— START OF The data —
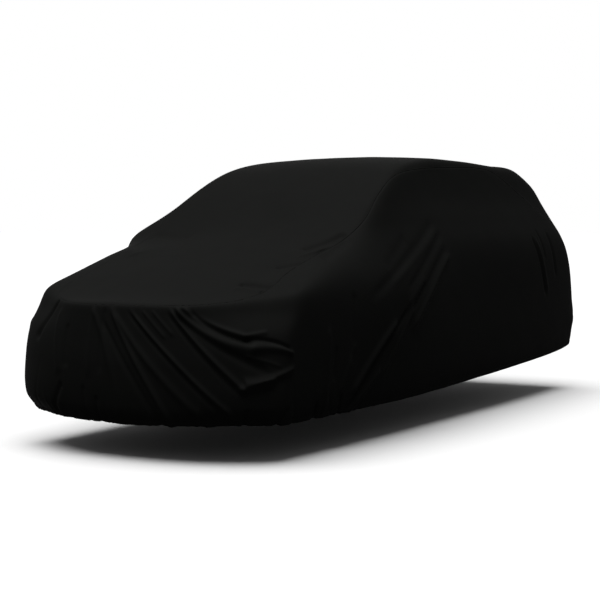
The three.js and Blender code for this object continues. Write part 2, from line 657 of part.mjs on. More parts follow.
const onTopEdge = (i, j) => {
  const width = 2 * END_STOPS;
  if (j === 0) return SEAM[END_STOPS + i].normal;
  if (j === width) return SEAM[3 * END_STOPS + 2 * SIDE_STOPS - i].normal;
  if (i === 0) return SEAM[(2 * HALF_STOPS + END_STOPS - j) % SEAM.length].normal;
  if (i === SIDE_STOPS) return SEAM[END_STOPS + SIDE_STOPS + j].normal;
  return null;
};
const top = topGrid();
const topNormals = gridNormals(top, false, onTopEdge);
addCloth("top_panel", sheet(top, topNormals, false), 0x0b0d0c);

const skirt = skirtGrid();
const skirtNormals = gridNormals(skirt, true, (i, j) => (j === 0 ? COLUMNS[i].normal : null));
addCloth("skirt_panel", sheet(skirt, skirtNormals, true), 0x0a0b0a);

// The support is the underside of the roof at its highest point on the middle line.
const crest = top.reduce((best, row, i) => (row[END_STOPS].z > top[best][END_STOPS].z ? i : best), 0);
const support = top[crest][END_STOPS].clone().addScaledVector(topNormals[crest][END_STOPS], -SHEET);
cover.children.forEach((mesh) => mesh.geometry.translate(-support.x, -support.y, -support.z));

export default cover;
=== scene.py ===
"""Fitted stretch-satin cover for a small hatchback, hanging as it does on the car, which is left out.

The cover has two sewn panels: a top panel over bonnet, windscreen, roof and tailgate glass, and a skirt panel
right round the car down to an elastic hem. Both follow one form, and folds push the cloth off that form.
All lengths are metres. The form is worked in car coordinates (x rearwards from the front axle, y to the car's
right, z up from the ground) and moved into the frame, whose origin is the support under the roof.
"""

import logging
import math
from dataclasses import dataclass, field
from enum import Enum

import bpy
import numpy as np
from mathutils import Matrix, Vector


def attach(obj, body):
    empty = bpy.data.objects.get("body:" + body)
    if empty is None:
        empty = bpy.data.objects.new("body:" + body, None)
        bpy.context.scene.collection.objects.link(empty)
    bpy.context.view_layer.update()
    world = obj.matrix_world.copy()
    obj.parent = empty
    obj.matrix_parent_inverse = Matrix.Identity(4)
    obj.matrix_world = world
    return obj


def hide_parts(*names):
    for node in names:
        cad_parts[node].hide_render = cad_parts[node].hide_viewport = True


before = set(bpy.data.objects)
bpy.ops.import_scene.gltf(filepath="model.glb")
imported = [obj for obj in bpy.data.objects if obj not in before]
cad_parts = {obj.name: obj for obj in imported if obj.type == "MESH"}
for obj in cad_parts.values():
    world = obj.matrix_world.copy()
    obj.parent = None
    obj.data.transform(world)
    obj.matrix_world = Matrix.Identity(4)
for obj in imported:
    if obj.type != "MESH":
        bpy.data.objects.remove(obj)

LOG = logging.getLogger("car_cover")

CarPoints = np.ndarray  # car coordinates on the last axis
ORIGIN = np.array([1.74409, 0.0, 1.49868])  # the support under the roof, in car coordinates
GROUND_Z = -float(ORIGIN[2])
SHORTEST = 1e-12  # keeps a vector of no length from dividing by zero


class Panel(Enum):
    """The two cut pieces of the cover, by the CAD node each one stands for."""

    TOP = "top_panel"
    SKIRT = "skirt_panel"


class Table:
    """A smooth curve through a short table, held level beyond its ends."""

    def __init__(self, *rows: tuple[float, float]) -> None:
        """Keeps the rows and their slopes.

        Args:
            rows: (place, value) pairs in order of place.
        """
        data = np.array(rows, float)
        self.x, self.y = data[:, 0], data[:, 1]
        before = np.r_[0, np.arange(len(self.x) - 1)]
        after = np.r_[np.arange(1, len(self.x)), len(self.x) - 1]
        self.slope = (self.y[after] - self.y[before]) / (self.x[after] - self.x[before])

    def at(self, place: np.ndarray | float) -> np.ndarray:
        """Reads the curve.

        Args:
            place: where to read it.

        Returns:
            The value at each place.
        """
        x = np.clip(place, self.x[0], self.x[-1])
        i = np.clip(np.searchsorted(self.x, x, side="right") - 1, 0, len(self.x) - 2)
        span = self.x[i + 1] - self.x[i]
        t = (x - self.x[i]) / span
        u = 1 - t
        ends = u * u * (1 + 2 * t) * self.y[i] + t * t * (3 - 2 * t) * self.y[i + 1]
        return ends + span * t * u * (u * self.slope[i] - t * self.slope[i + 1])


def smooth(x: np.ndarray | float, low: float, high: float) -> np.ndarray:
    """Eases values from 0 at low to 1 at high."""
    t = np.clip((np.asarray(x, float) - low) / (high - low), 0, 1)
    return t * t * (3 - 2 * t)


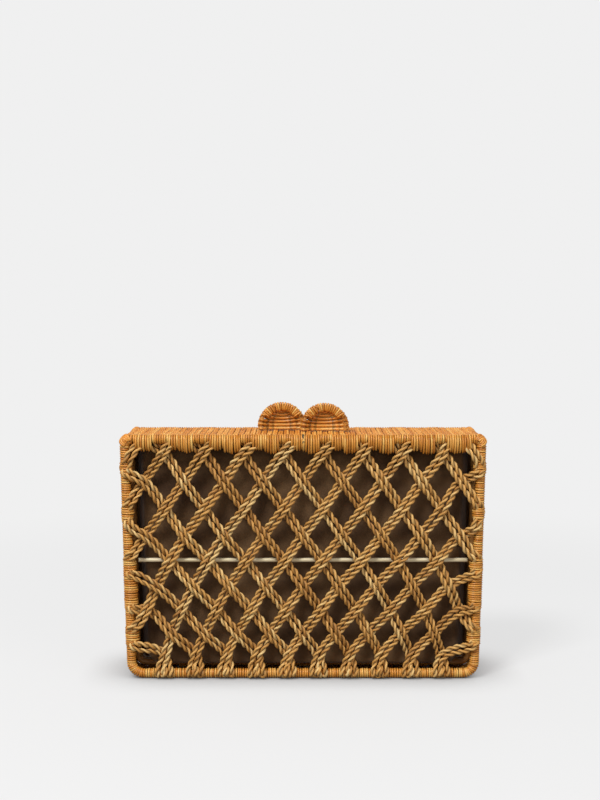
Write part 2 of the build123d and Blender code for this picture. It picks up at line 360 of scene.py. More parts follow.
class Shading:
    """A material under construction, with short calls for its nodes."""

    def __init__(self, name: str, slot: str) -> None:
        """Start a material with its shader.

        Args:
            name: the material's name.
            slot: the record's material slot that it stands for.
        """
        self.material = bpy.data.materials.new(name)
        self.slot = slot
        self.material.use_nodes = True
        self.tree = self.material.node_tree
        self.shader = self.tree.nodes["Principled BSDF"]

    def node(self, kind: str, **settings: object) -> Node:
        """Add a node and set its properties."""
        made = self.tree.nodes.new(kind)
        for key, value in settings.items():
            setattr(made, key, value)
        return made

    def link(self, source: Socket, target: Socket) -> None:
        """Join two sockets."""
        self.tree.links.new(source, target)

    def attribute(self, name: str, vector: bool = False) -> Socket:
        """Read a value or vector that the mesh carries."""
        made = self.node("ShaderNodeAttribute", attribute_name=name)
        return made.outputs["Vector" if vector else "Fac"]

    def place(self) -> Socket:
        """Read the place on the object."""
        return self.node("ShaderNodeTexCoord").outputs["Object"]

    def scaled(self, vector: Socket, scale: Sequence[float]) -> Socket:
        """Scale a vector along its axes."""
        made = self.node("ShaderNodeMapping")
        made.inputs["Scale"].default_value = scale
        self.link(vector, made.inputs["Vector"])
        return made.outputs["Vector"]

    def shifted(self, vector: Socket, value: Socket, reach: float) -> Socket:
        """Shift a vector by a value times a reach, so that each strand has its own pattern."""
        spread = self.math("MULTIPLY", value, reach)
        made = self.node("ShaderNodeVectorMath", operation="ADD")
        self.link(vector, made.inputs[0])
        self.link(spread, made.inputs[1])
        return made.outputs[0]

    def noise(self, vector: Socket, scale: float, detail: float = 2.0) -> Socket:
        """Soft noise over a vector."""
        made = self.node("ShaderNodeTexNoise")
        made.inputs["Scale"].default_value = scale
        made.inputs["Detail"].default_value = detail
        self.link(vector, made.inputs["Vector"])
        return made.outputs["Fac"]

    def math(self, operation: str, first: object, second: object) -> Socket:
        """Combine two values, each a socket or a number."""
        made = self.node("ShaderNodeMath", operation=operation)
        for index, value in enumerate((first, second)):
            if isinstance(value, Socket):
                self.link(value, made.inputs[index])
            else:
                made.inputs[index].default_value = value
        return made.outputs[0]

    def blend(self, shares: Sequence[tuple[Socket, float]]) -> Socket:
        """Add values, each times its share."""
        total = self.math("MULTIPLY", *shares[0])
        for value, share in shares[1:]:
            total = self.math("ADD", total, self.math("MULTIPLY", value, share))
        return total

    def ramp(self, value: Socket, stops: Iterable[tuple[float, Triple]]) -> Socket:
        """Turn a value into a colour between stops."""
        made = self.node("ShaderNodeValToRGB")
        elements = made.color_ramp.elements
        for index, (position, colour) in enumerate(stops):
            element = elements[index] if index < len(elements) else elements.new(position)
            element.position = position
            element.color = (*colour, 1.0)
        self.link(value, made.inputs["Fac"])
        return made.outputs["Color"]

    def darkened(self, colour: Socket, shade: Socket) -> Socket:
        """Multiply a colour by a grey."""
        made = self.node("ShaderNodeMix", data_type="RGBA", blend_type="MULTIPLY")
        made.inputs["Factor"].default_value = 1.0
        self.link(colour, made.inputs["A"])
        self.link(shade, made.inputs["B"])
        return made.outputs["Result"]

    def surface(
        self, colour: Socket, height: Socket, relief: float, **constants: float
    ) -> bpy.types.Material:
        """Join the colour and the relief to the shader and set what is the same all over.

        Args:
            colour: the colour over the surface.
            height: the height over the surface, from 0 to 1.
            relief: depth of the relief in metres.
            constants: the shader's sockets, with underscores for spaces.

        Returns:
            The finished material.
        """
        self.link(colour, self.shader.inputs["Base Color"])
        bump = self.node("ShaderNodeBump")
        bump.inputs["Distance"].default_value = relief
        bump.inputs["Strength"].default_value = 0.6
        self.link(height, bump.inputs["Height"])
        self.link(bump.outputs["Normal"], self.shader.inputs["Normal"])
        for key, value in constants.items():
            self.shader.inputs[key.replace("_", " ")].default_value = value
        return self.material


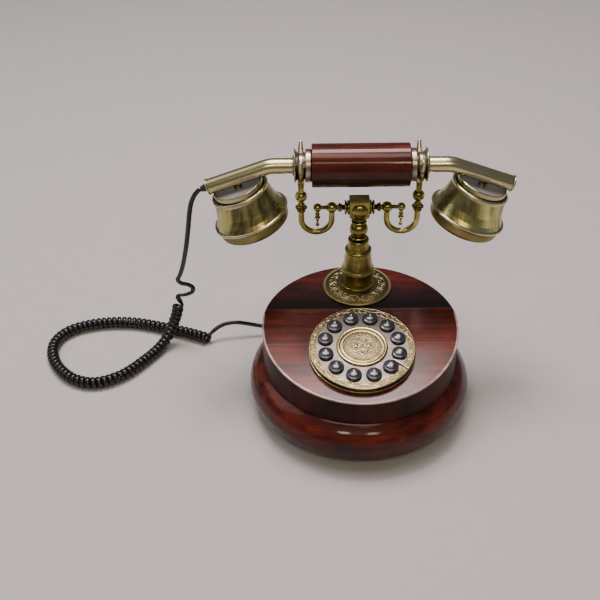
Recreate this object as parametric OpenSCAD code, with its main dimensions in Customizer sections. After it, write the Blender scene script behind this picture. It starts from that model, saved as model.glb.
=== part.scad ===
// French-style cradle telephone: a turned wooden base with a sloped keypad face, a stepped brass
// column with a sprung two-fork cradle, and a wood-gripped handset on a curly cord.
// Millimetres, +Z up, the front faces -Y. The origin is on the floor, at the centre of the base.

/* [Base] */
// Widest diameter of the rounded lower ring
base_d = 200; // [196:1:206]
// Height of the rounded lower ring
ring_h = 46.5; // [45:0.5:48]
// Diameter of the upper wooden block
block_d = 174; // [172:1:176]
// Height of the level rear top above the floor
rear_h = 89; // [87:0.5:91]
// Front-to-back place of the crease where the slope begins
crease_y = 19; // [18:0.5:20]
// Angle of the sloped front face
slope = 10; // [9:0.5:11]
// Height of the rubber feet
foot_h = 2.5; // [2:0.5:3]

/* [Dial] */
// Diameter of the brass dial plate
dial_d = 92; // [90:1:93]
// Distance of the dial centre down the slope from the crease
dial_down = 51; // [50:0.5:52]
// Diameter of the circle of keys
key_circle_d = 65.4; // [65:0.1:66]
// Diameter of one key
key_d = 13.2; // [12.8:0.1:13.4]

/* [Column and cradle] */
// Front-to-back place of the column axis
column_y = 54; // [53.5:0.1:54.5]
// Diameter of the embossed flange
flange_d = 64; // [60:0.5:66]
// Height of the rim of the column above the floor
column_top = 142; // [141:0.5:143]
// Height of the cross arm
arm_z = 174.7; // [174:0.1:175.5]
// Side-to-side place of each fork
fork_x = 51.2; // [51:0.1:51.4]
// Diameter of the bent hook rods
hook_rod_d = 5.3; // [5:0.1:5.6]

/* [Handset] */
// Height of the grip axis above the floor
handset_z = 216.6; // [216.4:0.1:217]
// Diameter of the wooden grip
grip_d = 37.8; // [36:0.2:39]
// Length of the wooden grip
grip_l = 84; // [84:0.5:84.5]
// Outside diameter of the bent tubes
tube_d = 13.6; // [13:0.2:14]
// Distance from the middle to each tube's bend
bend_x = 78; // [76:0.5:80]
// Angle that each tube drops by
tube_drop = 20; // [19:0.5:21]
// Length of the dropped part of each tube
tube_l = 58; // [57:0.5:60]
// Distance from the bend to the cup, along the tube
cup_along = 33; // [32:0.5:34]
// Diameter of the cup's lower rolled rim
cup_d = 69; // [68:0.5:70]

/* [Cord] */
// Outside diameter of the curly stretch
curl_d = 12; // [11.6:0.1:12]
// Width of the uncoiled cord
lead_d = 4.4; // [4:0.1:4.6]

/* [Hidden] */
$fn = 64;

// Base
ring_r = ring_h / 2;                       // radius of the ring's round outer face
ring_top = foot_h + ring_h;
ring_centre_r = base_d / 2 - ring_r;
ring_bore_r = 70;
plate_r = 80;
plate_t = 2.5;
block_r = block_d / 2;
block_bottom = ring_top - 1;               // the ring's crown dips this much where the block lands
wall_t = 10;
cavity_r = block_r - wall_t;
board_z = 18;
shaft_r = 4;                               // cradle plunger
shaft_clear = 0.08;
tube_low = 64;                              // lower end of the tube that clamps the column
spring_r = 5.2;
spring_low = 66.6;                           // spring's lower end
spring_turns = 6;
spring_pitch = 32.6 / spring_turns;

// Sockets in the ring: direction round the base, and height
line_jack_turn = 90;
handset_jack_turn = 130;
switch_turn = -8;
jack_z = 18;
jack_face = 94.5;
jack_l = 11;
jack_w = 13.6;
jack_h = 12;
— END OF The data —
■ Exercise prompt: Begin with the line containing "cad_parts[node].hide_render = cad_parts[node].hide_viewport", end with the line containing "smooth curve through", and repeat every line in that stretch exactly.

■ Response to this task:
        cad_parts[node].hide_render = cad_parts[node].hide_viewport = True


before = set(bpy.data.objects)
bpy.ops.import_scene.gltf(filepath="model.glb")
imported = [obj for obj in bpy.data.objects if obj not in before]
cad_parts = {obj.name: obj for obj in imported if obj.type == "MESH"}
for obj in cad_parts.values():
    world = obj.matrix_world.copy()
    obj.parent = None
    obj.data.transform(world)
    obj.matrix_world = Matrix.Identity(4)
for obj in imported:
    if obj.type != "MESH":
        bpy.data.objects.remove(obj)

LOG = logging.getLogger("car_cover")

CarPoints = np.ndarray  # car coordinates on the last axis
ORIGIN = np.array([1.74409, 0.0, 1.49868])  # the support under the roof, in car coordinates
GROUND_Z = -float(ORIGIN[2])
SHORTEST = 1e-12  # keeps a vector of no length from dividing by zero


class Panel(Enum):
    """The two cut pieces of the cover, by the CAD node each one stands for."""

    TOP = "top_panel"
    SKIRT = "skirt_panel"


class Table:
    """A smooth curve through a short table, held level beyond its ends."""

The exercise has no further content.